The first section provides a brief overview of BMA in the context of political science, its advantages and shortcomings, and recently proposed alternative approaches that may help overcome some of the issues with traditional BMA (e.g., Yao et al. 2018). In the second half of the post, I turn to a demonstration and comparison of each of the approaches to BMAMEs supported by {marginaleffects} based on an applied example from the second chapter of my dissertation which examines how the participation of women in combat during civil wars shapes the transition of former rebel groups to political parties at wars end (Nafa and Roark 2022).

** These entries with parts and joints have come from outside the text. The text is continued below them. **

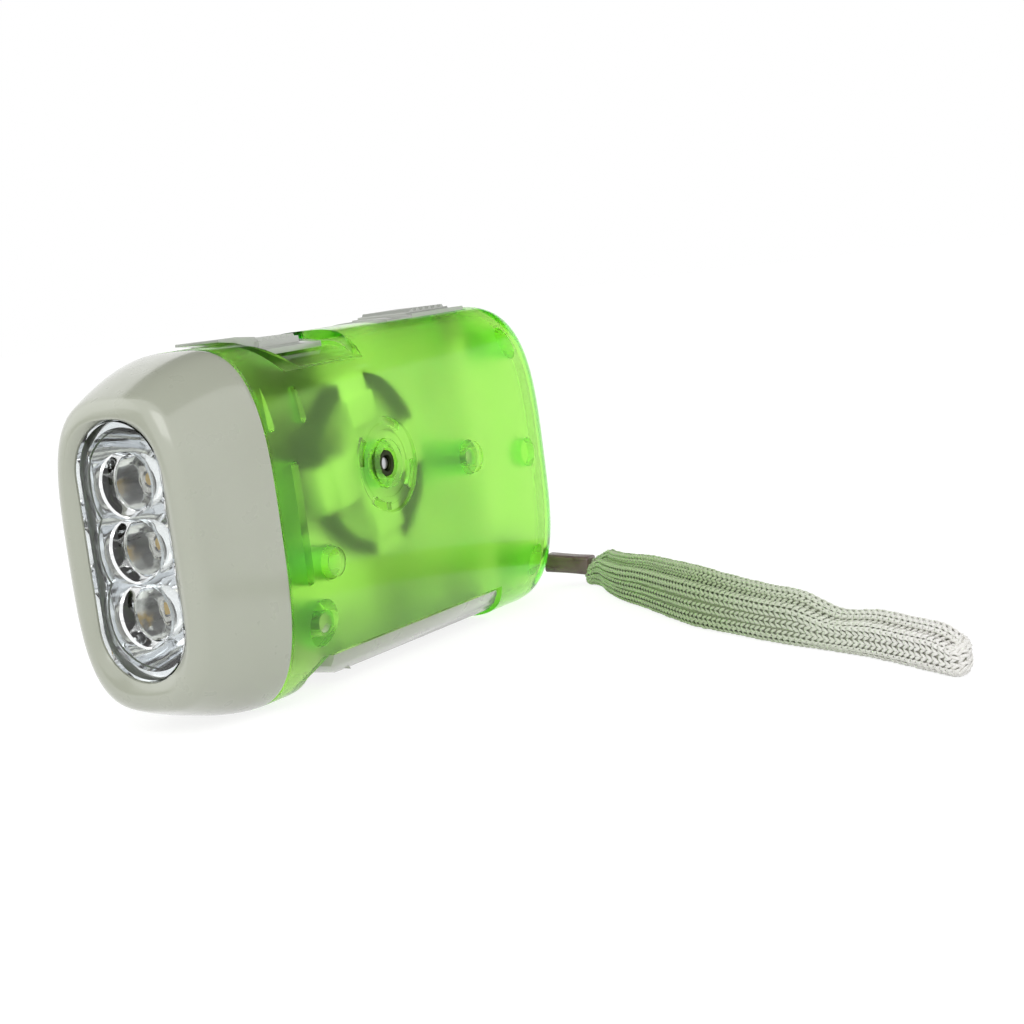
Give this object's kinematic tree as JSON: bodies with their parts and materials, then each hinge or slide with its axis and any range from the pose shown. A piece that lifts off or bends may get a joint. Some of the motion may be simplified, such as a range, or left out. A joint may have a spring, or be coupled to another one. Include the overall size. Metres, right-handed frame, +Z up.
{
  "type": "hand crank flashlight",
  "caption": "Squeeze-powered flashlight: clear lens over small lamps, grey bezel, see-through green case, hinged lever driving gears and a flywheel generator, sliding switch, lock, wrist strap.",
  "frame": {"origin": "on the resting plane, under the middle of the body without its strap", "axes": "-Y is where the lens looks, +Y the tail, +Z up, +X the side that the picture shows"},
  "size_m": [0.1234, 0.1091, 0.055],
  "materials": {
    "green_shell": "see-through tinted plastic, glossy outside, frosted inside",
    "grey_plastic": "satin moulded plastic",
    "clear_lens": "polished clear plastic",
    "bright_reflector": "vacuum-metallised, mirror bright",
    "clear_lamp": "clear epoxy",
    "white_board": "white printed circuit board",
    "white_nylon": "moulded nylon",
    "black_plastic": "moulded",
    "bright_steel": "turned and plated",
    "brass": "turned",
    "magnet_ferrite": "sintered ferrite",
    "core_steel": "stamped laminations",
    "copper_wire": "enamelled wire",
    "cell_steel": "nickel-plated can",
    "green_board": "solder mask",
    "red_lead": "insulated wire",
    "dark_crimp": "darkened metal",
    "strap_web": "knitted webbing",
    "loop_cord": "thin braided cord"
  },
  "bodies": {
    "case": {"front_bezel": "grey_plastic", "lens": "clear_lens", "reflector": "bright_reflector", "lamp_1": "clear_lamp", "lamp_2": "clear_lamp", "lamp_3": "clear_lamp", "lamp_board": "white_board", "housing_left": "green_shell", "housing_right": "green_shell", "rotor_bush_left": "brass", "rotor_bush_right": "brass", "stator_core": "core_steel", "coil_bobbin": "white_nylon", "coil_winding": "copper_wire", "lever_pin": "bright_steel", "lever_spring": "bright_steel", "switch_box": "black_plastic", "shell_screw_front": "bright_steel", "shell_screw_tail_top": "bright_steel", "shell_screw_tail_low": "bright_steel", "battery_cell_1": "cell_steel", "battery_cell_2": "cell_steel", "battery_cell_3": "cell_steel", "battery_cradle": "black_plastic", "circuit_board": "green_board", "rectifier": "black_plastic", "capacitor": "black_plastic", "lead_red": "red_lead", "lead_black": "black_plastic", "strap_loop": "loop_cord", "strap_crimp": "dark_crimp", "wrist_strap": "strap_web"},
    "lever": {"squeeze_lever": "grey_plastic"},
    "drive_gear": {"drive_wheel": "white_nylon", "drive_pinion": "white_nylon", "drive_axle": "bright_steel"},
    "flywheel_rotor": {"flywheel": "white_nylon", "flywheel_spur": "brass", "rotor_axle": "bright_steel", "rotor_magnet": "magnet_ferrite"},
    "switch": {"switch_slide": "grey_plastic", "switch_wiper": "brass"},
    "lock": {"lock_slide": "grey_plastic", "lock_arm": "white_nylon"}
  },
  "joints": [
    {"name": "lever_hinge", "type": "hinge", "parent": "case", "child": "lever", "pos_m": [0, -0.0233, 0.0112], "axis": [-1, 0, 0], "range_deg": [0, 18]},
    {"name": "drive_spin", "type": "hinge", "parent": "case", "child": "drive_gear", "pos_m": [0, 0.02055, 0.02946], "axis": [-1, 0, 0], "range_deg": [-125, 0]},
    {"name": "flywheel_spin", "type": "hinge", "parent": "case", "child": "flywheel_rotor", "pos_m": [0, -0.0041, 0.0322], "axis": [-1, 0, 0], "range_deg": [0, 648]},
    {"name": "switch_travel", "type": "slide", "parent": "case", "child": "switch", "axis": [0, 1, 0], "range_m": [0, 0.003]},
    {"name": "lock_travel", "type": "slide", "parent": "case", "child": "lock", "axis": [0, 1, 0], "range_m": [-0.003, 0]}
  ],
  "couplings": [
    {"joint": "drive_spin", "follows": "lever_hinge", "ratio": -6.9167},
    {"joint": "flywheel_spin", "follows": "lever_hinge", "ratio": 35.967}
  ]
}
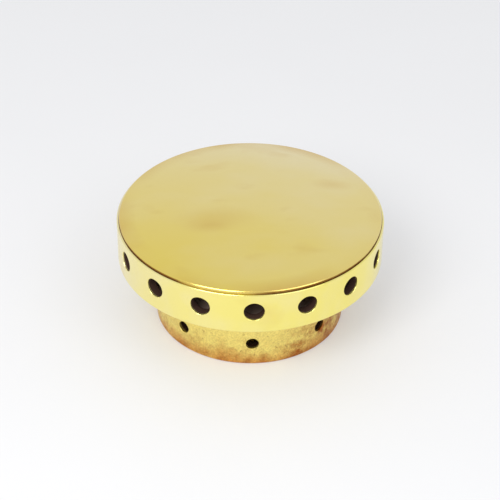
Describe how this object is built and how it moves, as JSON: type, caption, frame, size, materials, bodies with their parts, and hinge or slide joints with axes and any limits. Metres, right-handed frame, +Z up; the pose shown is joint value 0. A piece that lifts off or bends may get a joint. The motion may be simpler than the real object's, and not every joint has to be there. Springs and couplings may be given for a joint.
{
  "type": "alcohol spirit stove",
  "caption": "Round brass spirit stove: a polished closed-top burner head with side flame ports sits on a rough cast skirt that hides a spirit cup, its wick and a turning air shutter.",
  "frame": {"origin": "centre of the skirt's foot, on the surface the stove stands on", "axes": "+Z up along the stove's axis; -Y towards the first flame port and the first air hole"},
  "size_m": [0.076, 0.076, 0.0357],
  "materials": {
    "polished_brass": "turned and polished, slightly tarnished",
    "cast_brass": "rough sand-cast skin, coppery at the foot",
    "sheet_brass": "plain sheet, dull",
    "steel": "plain stainless",
    "bronze_gauze": "woven wire, heat-darkened",
    "wick_felt": "packed fibre",
    "graphite_gasket": "flat sheet, browned at its edge",
    "fibre_board": "pressed heat-proof board"
  },
  "bodies": {
    "base": {"base_skirt": "cast_brass", "base_plate": "sheet_brass", "base_snap_ring": "steel", "stop_pin": "steel", "cup_spacer": "fibre_board", "fuel_cup": "sheet_brass", "cup_screw": "steel", "wick_pad": "wick_felt", "wick_gauze": "bronze_gauze", "gauze_clip": "steel"},
    "shutter": {"air_shutter": "sheet_brass"},
    "head": {"head_ring": "polished_brass", "drive_dowels": "steel", "cover_gasket": "graphite_gasket", "head_cover": "polished_brass", "centre_stud": "steel", "flame_baffle": "sheet_brass", "baffle_nut": "steel", "bridge": "sheet_brass", "bridge_washer": "steel", "bridge_nut": "steel"}
  },
  "joints": [
    {"name": "shutter_turn", "type": "hinge", "parent": "base", "child": "shutter", "pos_m": [0, 0, 0.01], "axis": [0, 0, 1], "range_deg": [0, 15]},
    {"name": "head_lift", "type": "slide", "parent": "shutter", "child": "head", "axis": [0, 0, 1], "range_m": [0, 0.04]}
  ]
}
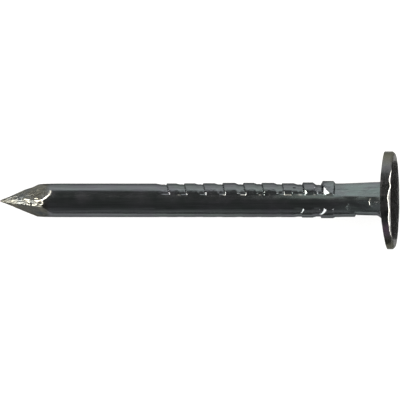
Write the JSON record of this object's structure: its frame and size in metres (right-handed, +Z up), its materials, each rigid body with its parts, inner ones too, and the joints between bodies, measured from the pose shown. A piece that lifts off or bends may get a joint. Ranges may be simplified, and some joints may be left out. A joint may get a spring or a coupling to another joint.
{
  "type": "clout nail",
  "caption": "Large-headed clout nail of zinc-coated steel wire, with a diamond point, a serrated upper shank and a pinched neck, lying loose on a surface.",
  "frame": {"origin": "under the middle of the nail's box, on the flat surface that it lies on", "axes": "+X towards the head, with the point at -X; +Z up from the surface; the gripping dies close along Y. The nail's own axis climbs 5.30 degrees towards the head, because it rests on the head's rim and the point's shoulder."},
  "size_m": [0.0402, 0.0098, 0.0099],
  "materials": {
    "head_zinc": "zinc-coated upset steel, dull on the struck face and bright on the rim's edge",
    "shank_zinc": "bright zinc over drawn wire, with fine lines along it",
    "point_zinc": "zinc over pinched steel, rough and bright along the ridges"
  },
  "bodies": {
    "root": {"head": "head_zinc", "neck": "shank_zinc", "serrated_shank": "shank_zinc", "plain_shank": "shank_zinc", "point": "point_zinc"}
  },
  "joints": []
}
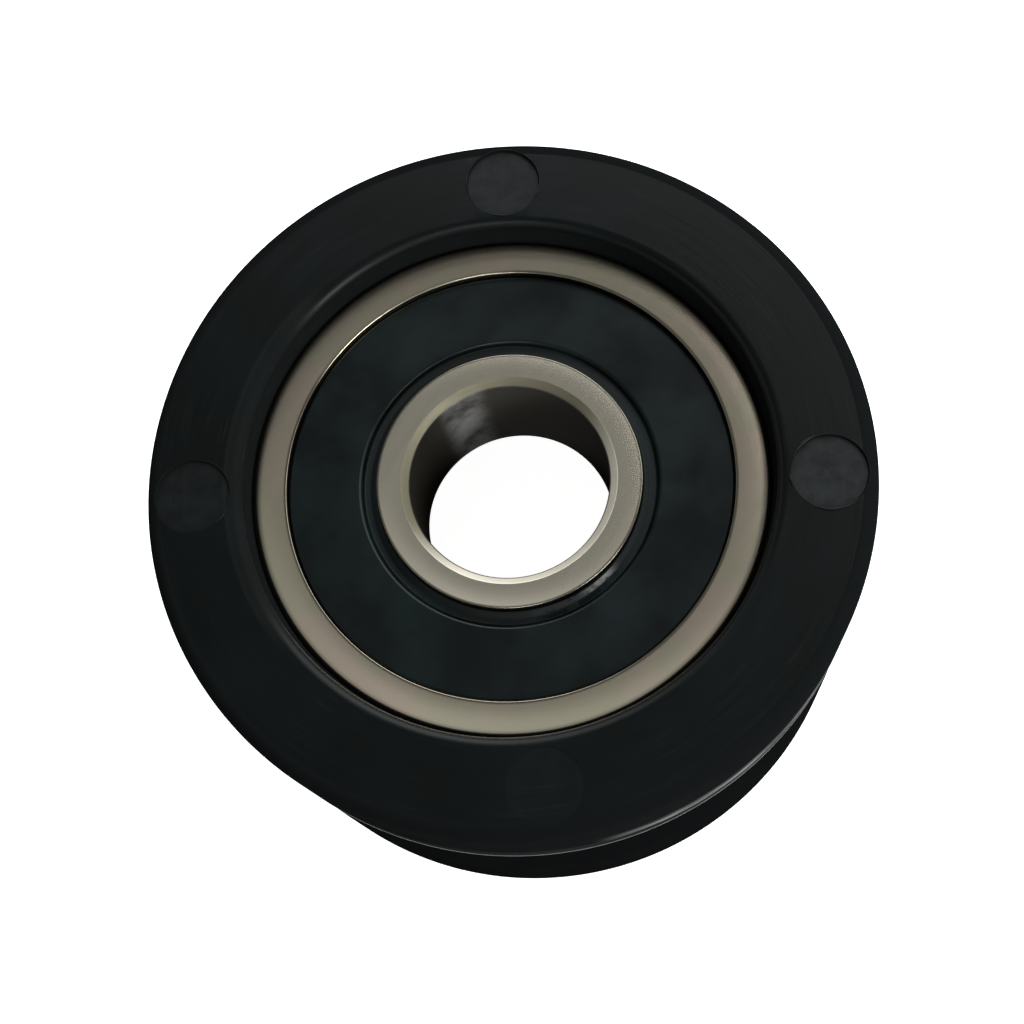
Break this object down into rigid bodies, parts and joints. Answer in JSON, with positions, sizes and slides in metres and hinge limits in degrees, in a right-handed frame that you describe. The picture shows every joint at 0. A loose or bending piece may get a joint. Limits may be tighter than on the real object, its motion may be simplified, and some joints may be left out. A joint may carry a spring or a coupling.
{
  "type": "v groove wheel",
  "caption": "Moulded plastic V groove guide wheel on a sealed steel ball bearing, turning on an axle through its bore.",
  "frame": {"origin": "on the spin axis, at the middle of the wheel's width", "axes": "+Z along the spin axis, out of the side that the bearing was pushed in from; +X through the first of the ejector marks"},
  "size_m": [0.036, 0.036, 0.02],
  "materials": {
    "black_plastic": "black moulded nylon, satin with fine rub marks",
    "bearing_steel": "fine ground bearing steel",
    "ball_steel": "polished bearing steel",
    "cage_steel": "pressed low carbon steel strip",
    "seal_rubber": "black nitrile rubber, smooth with a slight bloom"
  },
  "bodies": {
    "axle_ring": {"inner_ring": "bearing_steel"},
    "wheel": {"groove_wheel": "black_plastic", "outer_ring": "bearing_steel", "seal_front": "seal_rubber", "seal_back": "seal_rubber"},
    "cage": {"cage_front": "cage_steel", "cage_back": "cage_steel", "cage_rivets": "cage_steel"},
    "ball_1": {"ball_1": "ball_steel"},
    "ball_2": {"ball_2": "ball_steel"},
    "ball_3": {"ball_3": "ball_steel"},
    "ball_4": {"ball_4": "ball_steel"},
    "ball_5": {"ball_5": "ball_steel"},
    "ball_6": {"ball_6": "ball_steel"},
    "ball_7": {"ball_7": "ball_steel"}
  },
  "joints": [
    {"name": "wheel_spin", "type": "hinge", "parent": "axle_ring", "child": "wheel", "pos_m": [0, 0, 0.0044], "axis": [0, 0, 1], "continuous": true},
    {"name": "cage_spin", "type": "hinge", "parent": "axle_ring", "child": "cage", "pos_m": [0, 0, 0.0044], "axis": [0, 0, 1], "continuous": true},
    {"name": "ball_1_spin", "type": "hinge", "parent": "cage", "child": "ball_1", "pos_m": [0.009, 0, 0.0044], "axis": [0, 0, 1], "continuous": true},
    {"name": "ball_2_spin", "type": "hinge", "parent": "cage", "child": "ball_2", "pos_m": [0.00561, 0.00704, 0.0044], "axis": [0, 0, 1], "continuous": true},
    {"name": "ball_3_spin", "type": "hinge", "parent": "cage", "child": "ball_3", "pos_m": [-0.002, 0.00877, 0.0044], "axis": [0, 0, 1], "continuous": true},
    {"name": "ball_4_spin", "type": "hinge", "parent": "cage", "child": "ball_4", "pos_m": [-0.00811, 0.0039, 0.0044], "axis": [0, 0, 1], "continuous": true},
    {"name": "ball_5_spin", "type": "hinge", "parent": "cage", "child": "ball_5", "pos_m": [-0.00811, -0.0039, 0.0044], "axis": [0, 0, 1], "continuous": true},
    {"name": "ball_6_spin", "type": "hinge", "parent": "cage", "child": "ball_6", "pos_m": [-0.002, -0.00877, 0.0044], "axis": [0, 0, 1], "continuous": true},
    {"name": "ball_7_spin", "type": "hinge", "parent": "cage", "child": "ball_7", "pos_m": [0.00561, -0.00704, 0.0044], "axis": [0, 0, 1], "continuous": true}
  ],
  "couplings": [
    {"joint": "cage_spin", "follows": "wheel_spin", "ratio": 0.6323},
    {"joint": "ball_1_spin", "follows": "wheel_spin", "ratio": 1.7577},
    {"joint": "ball_2_spin", "follows": "wheel_spin", "ratio": 1.7577},
    {"joint": "ball_3_spin", "follows": "wheel_spin", "ratio": 1.7577},
    {"joint": "ball_4_spin", "follows": "wheel_spin", "ratio": 1.7577},
    {"joint": "ball_5_spin", "follows": "wheel_spin", "ratio": 1.7577},
    {"joint": "ball_6_spin", "follows": "wheel_spin", "ratio": 1.7577},
    {"joint": "ball_7_spin", "follows": "wheel_spin", "ratio": 1.7577}
  ]
}
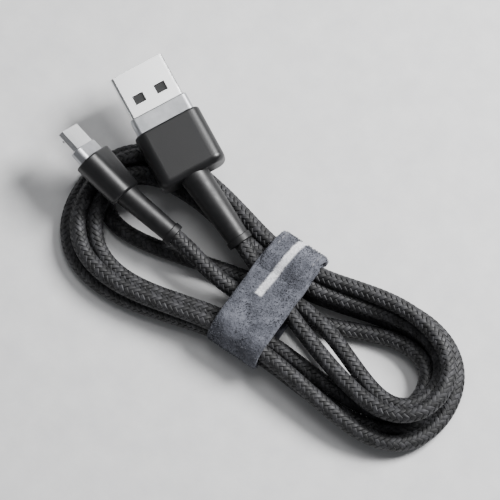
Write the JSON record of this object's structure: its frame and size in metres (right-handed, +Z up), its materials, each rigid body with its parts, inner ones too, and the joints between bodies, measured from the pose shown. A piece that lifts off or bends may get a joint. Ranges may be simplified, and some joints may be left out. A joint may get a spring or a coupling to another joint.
{
  "type": "charging cable",
  "caption": "Braided charging cable with a flat rectangular plug and a small keyed plug, wound into a pinched hank and held by a hook-and-loop strap.",
  "frame": {"origin": "middle of the footprint, on the surface the hank lies on", "axes": "+X along the hank's long axis, away from the plugs; +Y across it, towards the larger plug's side; +Z up"},
  "size_m": [0.1005, 0.0473, 0.0163],
  "materials": {
    "shell_steel": "bright nickel-plated steel",
    "collar_metal": "satin anodised",
    "shield_steel": "tinned sheet",
    "contact_gold": "gold-plated",
    "copper_wire": "tinned copper strand",
    "carrier_plastic": "moulded, matt",
    "inner_mould": "moulded, waxy",
    "casing_black": "soft gloss",
    "relief_rubber": "moulded, satin",
    "ring_black": "moulded, matt",
    "core_jacket": "extruded",
    "braid": "tight nylon braid",
    "strap_fabric": "napped loop pile",
    "hook_fabric": "moulded hooks on tape",
    "thread": "polyester thread"
  },
  "bodies": {
    "root": {"usb_a_shell": "shell_steel", "usb_a_tongue": "carrier_plastic", "usb_a_contacts": "contact_gold", "usb_a_wire_ends": "copper_wire", "usb_a_rear_shield": "shield_steel", "usb_a_collar": "collar_metal", "usb_a_inner_mould": "inner_mould", "usb_a_casing": "casing_black", "usb_a_strain_relief": "relief_rubber", "usb_a_end_ring": "ring_black", "usb_a_crimp_ring": "shield_steel", "usb_a_cable_core": "core_jacket", "micro_shell": "shell_steel", "micro_insulator": "carrier_plastic", "micro_contacts": "contact_gold", "micro_wire_ends": "copper_wire", "micro_collar": "collar_metal", "micro_inner_mould": "inner_mould", "micro_casing": "casing_black", "micro_strain_relief": "relief_rubber", "micro_end_ring": "ring_black", "micro_crimp_ring": "shield_steel", "micro_cable_core": "core_jacket", "strap_wrap": "strap_fabric", "cable_lead_usb_a": "braid", "cable_lead_micro": "braid", "cable_hank": "braid"},
    "strap_tail": {"strap_tail": "strap_fabric", "strap_hook_patch": "hook_fabric", "strap_stitches": "thread"},
    "micro_latch_left": {"micro_latch_left": "shield_steel"},
    "micro_latch_right": {"micro_latch_right": "shield_steel"}
  },
  "joints": [
    {"name": "strap_tail_peel", "type": "hinge", "parent": "root", "child": "strap_tail", "pos_m": [0.00315, 0.00864, 0.0082], "axis": [0.9994, 0.0349, 0], "range_deg": [0, 115]},
    {"name": "micro_latch_left_press", "type": "hinge", "parent": "root", "child": "micro_latch_left", "pos_m": [-0.04605, -0.00365, 0.01321], "axis": [0.0131, 0.6504, -0.7595], "range_deg": [0, 8], "stiffness_Nm_per_rad": 0.04},
    {"name": "micro_latch_right_press", "type": "hinge", "parent": "root", "child": "micro_latch_right", "pos_m": [-0.046, -0.00112, 0.01024], "axis": [0.0131, 0.6504, -0.7595], "range_deg": [0, 8], "stiffness_Nm_per_rad": 0.04}
  ]
}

Approaches to Bayesian Model Averaging for Political Research

Despite it’s introduction to the discipline more than two decades ago by Bartels (1997), applications of BMA in political science remain rare and are largely confined to the topic of political methodology (Cranmer, Rice, and Siverson 2015; Juhl 2019; Montgomery and Nyhan 2010). This presents something of a problem given the numerous studies demonstrating the dangers of tossing a large number of likely correlated predictors into a regression model (Achen 2005; Clarke 2005, 2009; Montgomery, Nyhan, and Torres 2018); the reality that if we wish to adjudicate between two or more competing theories comparing coefficients in a single model is generally insufficient to accomplish such a task (Clarke 2007; Hollenbach and Montgomery 2020; Imai and Tingley 2011); and the difficulty of assessing what we truly known about political phenomenon that results from an obsession with statistical significance rather than predictive validity (Cranmer and Desmarais 2017; Schrodt 2014; Ward, Greenhill, and Bakke 2010). Model averaging provides a natural and intuitive way of resolving many of these issues and tends to have a substantially lower false positive rate than alternative approaches (Plümper and Traunmüller 2018).

Bayesian Model Averaging

Although Montgomery and Nyhan (2010) suggest “BMA is best used as a subsequent robustness check to show that our inferences are not overly sensitive to plausible variations in model specification” (266), model averaging can and should be used as far more than a robustness check. Consider a case in which we have a set of \(\mathcal{M}\) models, each of which characterizes a possible explanation for the process that generated the observed data \(y\). While it remains common practice in political science to select a single model based on a largely arbitrary fit statistic (i.e., AIC, \(\chi^{2}\), etc.), such an approach is problematic since it ignores the uncertainty inherent in the process of model selection. Rather than selecting a single model, BMA and it’s alternatives provide a means of averaging across several possible potentially non-nested model specifications and accounting for the uncertainty associated with doing so. For simplicity, consider the case of only two competing models where the posterior odds of model \(i\) relative to an alternative \(k\) can be expressed as

\[ \underbrace{\frac{p(\mathcal{M}_{i} \, | \, y)}{p(\mathcal{M}_{k} \, | \, y)}}_{\text{Posterior Odds}} = \underbrace{\frac{p(y \, | \, \mathcal{M}_{i})}{p(y \, | \, \mathcal{M}_{k})}}_{\text{Bayes Factor}} \times \underbrace{\frac{\pi(\mathcal{M}_{i})}{\pi(\mathcal{M}_{k})}}_{\text{Model Prior}} \] where \(\pi(\mathcal{M})\) is the prior probability of model \(i\) over model \(k\) and \(p(y \,|\, \mathcal{M})\) is the marginal likelihood of the observed data under each of the candidate models such that

\[ \underbrace{p(y \,|\, \mathcal{M})}_{\text{Marginal Likelihood}} = \int\underbrace{p(y \,|\, \theta,\, \mathcal{M})}_{\text{Likelihood}} \, \underbrace{\pi(\theta \,|\, \mathcal{M})}_{\text{Prior}}d\theta \]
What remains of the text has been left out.